The United States welcomed North Korea’s proposal for high-level inter-Korean military dialogue.

“We welcome dialogue between North Korea and South Korea,” said U.S. State Department spokesman P.J. Crowley.

The spokesman reiterated Washington will not be immediately jumping into talks with Pyongyang after the inter-Korean dialogue takes place.

“We’re looking for clear signs that North Korea will seriously meet its obligations and demonstrates that it’s prepared to have constructive dialogue,” he said. “We don’t want to call a resumption of the six-party process until we are confident that those kinds of discussions will be productive.”

White House spokesman Robert Gibbs called the agreement “an important step forward.”

Overcoming their once-divided view, U.S. President Barack Obama and his Chinese counterpart Hu Jintao agreed during their talks Thursday on the importance of resuming the six-nation negotiations and halting North Korea’s provocations.

Analysts here had said the South Korean government will have to accept Pyongyang’s proposal for talks sooner or later to avoid being left out in the talks that will discuss issues that directly affect the peninsula.

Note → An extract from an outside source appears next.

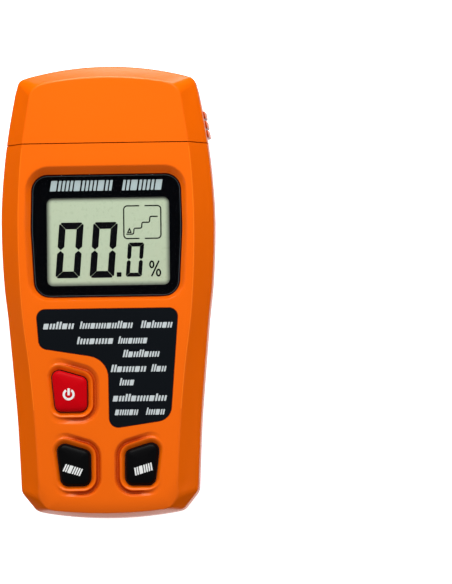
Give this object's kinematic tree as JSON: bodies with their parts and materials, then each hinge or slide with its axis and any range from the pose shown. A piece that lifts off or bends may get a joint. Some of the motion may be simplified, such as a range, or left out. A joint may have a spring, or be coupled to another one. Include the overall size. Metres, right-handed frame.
{
  "type": "moisture meter",
  "caption": "Handheld pin-type wood moisture meter: a waisted moulded housing with a display window, push buttons and a pull-off cap over steel electrodes.",
  "frame": {"origin": "centre of the rectangle that the meter covers with its cap on, on the surface its back lies on", "axes": "+Z out of the face with the display, +Y along the electrodes towards the cap, +X to the right of someone reading the display"},
  "size_m": [0.065, 0.138, 0.0289],
  "materials": {
    "housing_plastic": "satin moulded orange ABS",
    "lens_plastic": "clear polished acrylic",
    "mask_ink": "black printed film",
    "lcd_glass": "grey-green liquid crystal panel",
    "frame_plastic": "white moulded frame",
    "conductive_rubber": "layered grey elastomer",
    "board_laminate": "green solder mask",
    "component_black": "moulded black",
    "component_steel": "drawn steel can",
    "component_grey": "grey sleeve",
    "button_red": "satin red",
    "button_black": "satin black",
    "label_film": "matt black film",
    "label_paper": "silver film",
    "electrode_steel": "polished stainless steel",
    "socket_brass": "turned brass",
    "wire_white": "insulation",
    "wire_red": "insulation",
    "wire_black": "insulation",
    "battery_jacket": "plain dark printed jacket",
    "foam": "closed-cell foam",
    "screw_steel": "dark plated steel"
  },
  "bodies": {
    "housing": {"front_shell": "housing_plastic", "back_shell": "housing_plastic", "pin_right": "electrode_steel", "pin_nut_right": "electrode_steel", "pin_socket_right": "socket_brass", "pin_lead_right": "wire_white", "pin_left": "electrode_steel", "pin_nut_left": "electrode_steel", "pin_socket_left": "socket_brass", "pin_lead_left": "wire_white", "electrode_block": "component_black", "display_lens": "lens_plastic", "lens_mask": "mask_ink", "lcd_panel": "lcd_glass", "lcd_frame": "frame_plastic", "lcd_connector_strip": "conductive_rubber", "circuit_board": "board_laminate", "controller_chip": "component_black", "quartz_crystal": "component_steel", "calibration_trimmer": "frame_plastic", "filter_capacitor": "component_grey", "buzzer": "component_black", "power_switch": "component_grey", "mode_switch": "component_grey", "hold_switch": "component_grey", "species_label": "label_film", "rating_label": "label_paper", "battery": "battery_jacket", "battery_terminal_positive": "component_steel", "battery_terminal_negative": "component_steel", "battery_snap": "component_black", "battery_lead_positive": "wire_red", "battery_lead_negative": "wire_black", "battery_pad": "foam", "case_screw_1": "screw_steel", "case_screw_2": "screw_steel", "case_screw_3": "screw_steel", "case_screw_4": "screw_steel", "board_screw_1": "screw_steel", "board_screw_2": "screw_steel", "board_screw_3": "screw_steel", "board_screw_4": "screw_steel"},
    "cap": {"pin_cap": "housing_plastic"},
    "door": {"battery_door": "housing_plastic"},
    "power_key": {"power_button": "button_red", "power_switch_plunger": "component_black"},
    "mode_key": {"mode_button": "button_black", "mode_switch_plunger": "component_black"},
    "hold_key": {"hold_button": "button_black", "hold_switch_plunger": "component_black"}
  },
  "joints": [
    {"name": "cap_pull_off", "type": "slide", "parent": "housing", "child": "cap", "axis": [0, 1, 0], "range_m": [0, 0.04]},
    {"name": "door_slide_off", "type": "slide", "parent": "housing", "child": "door", "axis": [0, -1, 0], "range_m": [0, 0.065]},
    {"name": "power_press", "type": "slide", "parent": "housing", "child": "power_key", "axis": [0, 0, -1], "range_m": [0, 0.0008], "stiffness_N_per_m": 800},
    {"name": "mode_press", "type": "slide", "parent": "housing", "child": "mode_key", "axis": [0, 0, -1], "range_m": [0, 0.0008], "stiffness_N_per_m": 800},
    {"name": "hold_press", "type": "slide", "parent": "housing", "child": "hold_key", "axis": [0, 0, -1], "range_m": [0, 0.0008], "stiffness_N_per_m": 800}
  ]
}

North Korea unveiled a new uranium enrichment facility to a U.S. expert last year, apparently urging dialogue partners to resume talks to halt its nuclear ambitions.

Uranium, if highly enriched, can be used to make nuclear weapons, giving Pyongyang an alternative to plutonium. The communist state has conducted two atomic tests already.

The last government-level talks between the two Koreas took place last February, during which working-level officials discussed issues of resuming cross-border tours to the North’s mountain resort and inter-Korean trade. The two countries’ defense chiefs last met in Pyongyang in November 2007, a month after the second summit between the leaders of their countries.